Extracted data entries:
┌────────

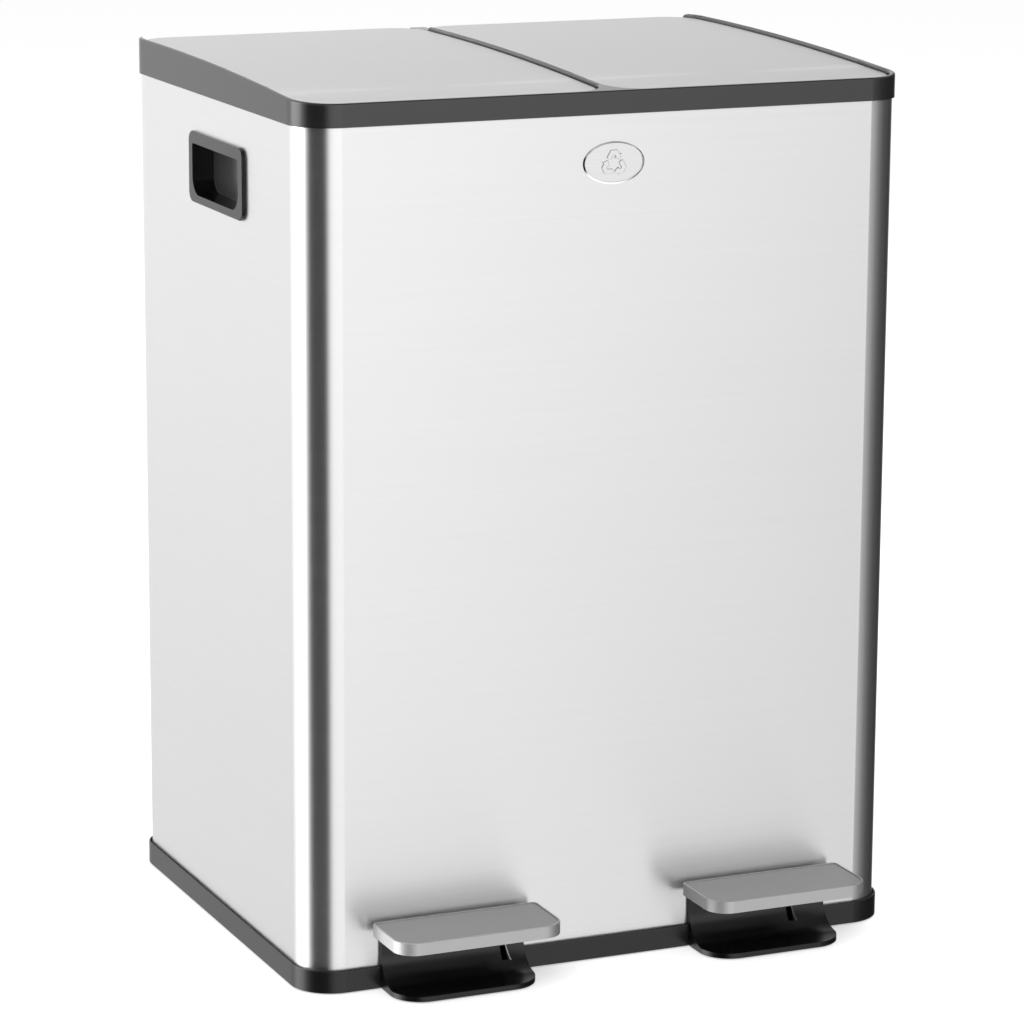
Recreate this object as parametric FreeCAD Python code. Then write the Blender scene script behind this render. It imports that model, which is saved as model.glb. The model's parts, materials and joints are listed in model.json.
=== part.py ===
"""Double pedal bin: two lift-out buckets in one steel cabinet, each with its own pedal and lid.

Millimetres. +Z is up, the front faces -Y, +X is to the right seen from the front.
The pieces are drawn about the middle of the cabinet, on the floor, and are exported with
the origin on the floor under the middle of the whole footprint, pedals included.
Each pedal lever rocks on a pin under its bucket, and its rear end lifts a wire rod
that turns the lid about a hinge along the cabinet's rear edge.
"""
import FreeCAD
import Part
import os
from math import asin, cos, degrees, radians, sin, sqrt, tan

os.makedirs("parts", exist_ok=True)
Vec = FreeCAD.Vector
X_AXIS = Vec(1, 0, 0)

# ------------------------------------------------------------------ cabinet
body_width = 480.0
body_depth = 378.0
body_height = 668.45        # highest line of the rails
body_corner_r = 29.0
sheet = 0.6                 # steel wrap
seam_half = 6.0             # the wrap's ends lap at the back over twice this width
foot_proud = 1.0            # rubber feet below the base band
band_height = 17.0
frame_high = 27.45          # the dark top frame, from its lower edge to that line
seat_gap = 0.3              # between pieces that rest on each other
wall = 2.0                  # general plastic wall

half_w = body_width / 2
half_d = body_depth / 2
inner_w = half_w - sheet
inner_d = half_d - sheet
frame_bottom = body_height - frame_high

# ------------------------------------------------------------------ top frame and lids
frame_over = 1.85           # frame stands out of the steel by this much
rail_width = 3.9            # rounded rail round each lid
rail_round = 1.6
crown_in = 63.0             # the highest line is this far in front of the steel's back
crown_radius = 4850.0       # the tops curve down to the front on this radius
lid_sunk = 2.6              # lid skin below the rails
lid_gap = 0.75
lid_corner_r = 27.0
lid_rear_in = 1.5           # rear edge of the lid skins, from the steel's back
lid_skin = 0.8
lid_rim = 3.4               # depth of the skin's turned-down rim
lid_round = 1.5
liner_gap = 0.3
liner_wall = 2.2
liner_room = 3.0            # the liner ends this far above the frame's step
liner_clear = 1.1           # between the liner's rear wall and the hinge knuckles
bumper_gap = 0.3
bumper_half = 6.0
bumper_spread = 70.0
ledge_up = 3.0              # ledge above the frame's lower edge
step_up = 3.0               # narrow step inside the rails, above the ledge
frame_step_in = 1.35        # width of that step
rear_rail_down = 6.0        # the frame is cut down to this far below the hinges' axis
rail_fall = 37.0            # the frame falls away to the hinges over this length
rail_horn = 8.25            # the side rails keep their height to the rear corners over this width
rail_relief = 3.1           # extra room behind a lid's rear corners as it starts to swing
rail_relief_up = 1.0        # that room starts this far above the hinges' axis
web_half = 6.0              # raised web between the lids' rear corners

crown_top = body_height
crown_y = half_d - crown_in
ledge_top = frame_bottom + ledge_up     # the bucket rims hang here and the lid bumpers rest here
frame_step = ledge_top + step_up
liner_bottom = frame_step + liner_room
lid_rear_y = half_d - lid_rear_in
rail_end_y = half_d - rail_fall

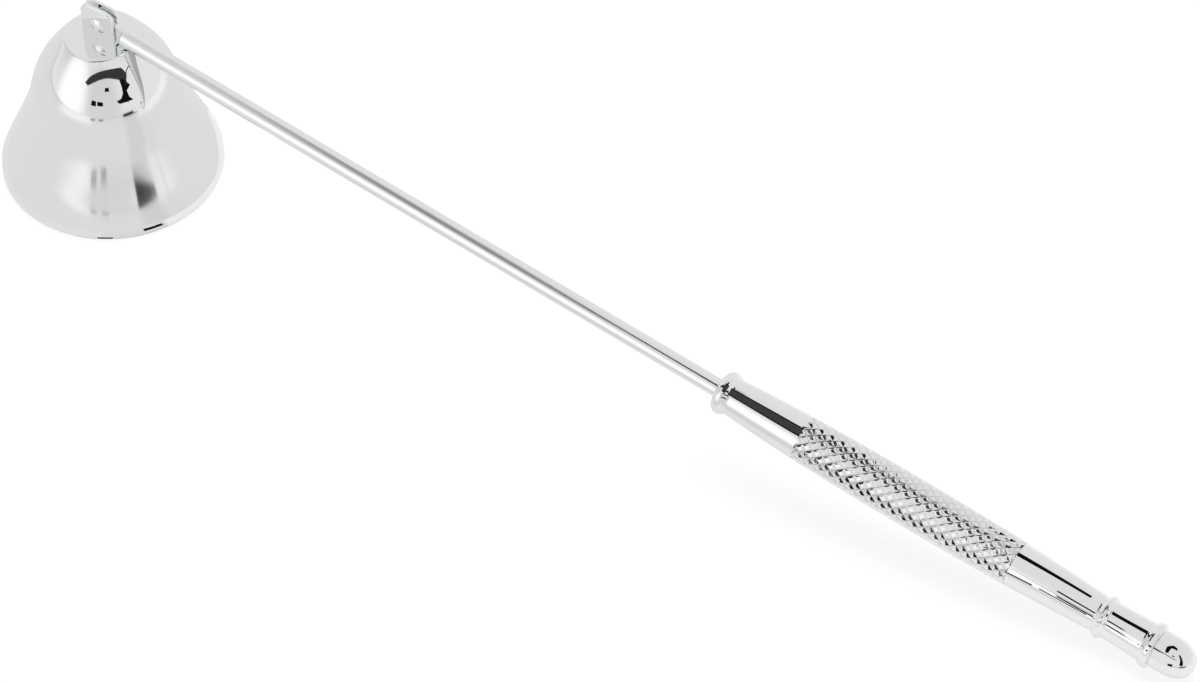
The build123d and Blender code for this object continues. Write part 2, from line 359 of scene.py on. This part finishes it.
def turned_steel(name, colour):
    """Bare steel off the lathe: fine turning marks and a duller gloss than the plate."""
    material, output = new_material(name)
    shader = plate_shader(material.node_tree, colour, 0.26, 0.05, 0.25, 0.004)
    material.node_tree.links.new(shader.outputs["BSDF"], output.inputs["Surface"])
    return material


def glow_material(name, grey):
    """A plain card that metal mirrors, with one even tone."""
    material, output = new_material(name)
    tree = material.node_tree
    glow = add_node(tree, "ShaderNodeEmission", inputs={
        "Color": (1, 1, 1, 1), "Strength": grey})
    tree.links.new(glow.outputs[0], output.inputs["Surface"])
    return material


def card(name, corners, faces, grey):
    """A studio card that only polished metal shows."""
    obj = mesh_object(name, [np.array(c) * MM for c in corners], faces, False)
    obj.data.materials.append(glow_material(name, grey))
    obj.visible_camera = False
    obj.visible_diffuse = False
    obj.visible_shadow = False


def flat_card(name, corners, grey):
    """A card with one face."""
    card(name, corners, [tuple(range(len(corners)))], grey)


def far_card(name, directions, grey):
    """A card four metres off, outlined by the directions in which the crown sees it.

    Each direction is an azimuth and an elevation in degrees.
    """
    distance = 4000
    crown = np.array([*BELL_AXIS, 33.0])
    flat_card(name, [crown + distance * towards(*direction) for direction in directions], grey)


def ring_card(name, inner, outer, azimuths, grey, height=0.1):
    """A piece of a ring lying on the floor round the bell, with its azimuths in degrees."""
    first, last = azimuths
    step_angle = 4
    steps = max(2, round(abs(last - first) / step_angle))
    ring = []
    for radius, a, b in ((inner, first, last), (outer, last, first)):
        for i in range(steps + 1):
            x, y, _ = radius * towards(a + (b - a) * i / steps, 0)
            ring.append((BELL_AXIS[0] + x, BELL_AXIS[1] + y, height))
    flat_card(name, ring, grey)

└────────

Task instructions: In the entries above, identify every line with the word "from". Copy those lines.

Exercise result:
Millimetres. +Z is up, the front faces -Y, +X is to the right seen from the front.
from math import asin, cos, degrees, radians, sin, sqrt, tan
frame_high = 27.45          # the dark top frame, from its lower edge to that line
lid_rear_in = 1.5           # rear edge of the lid skins, from the steel's back
The build123d and Blender code for this object continues. Write part 2, from line 359 of scene.py on. This part finishes it.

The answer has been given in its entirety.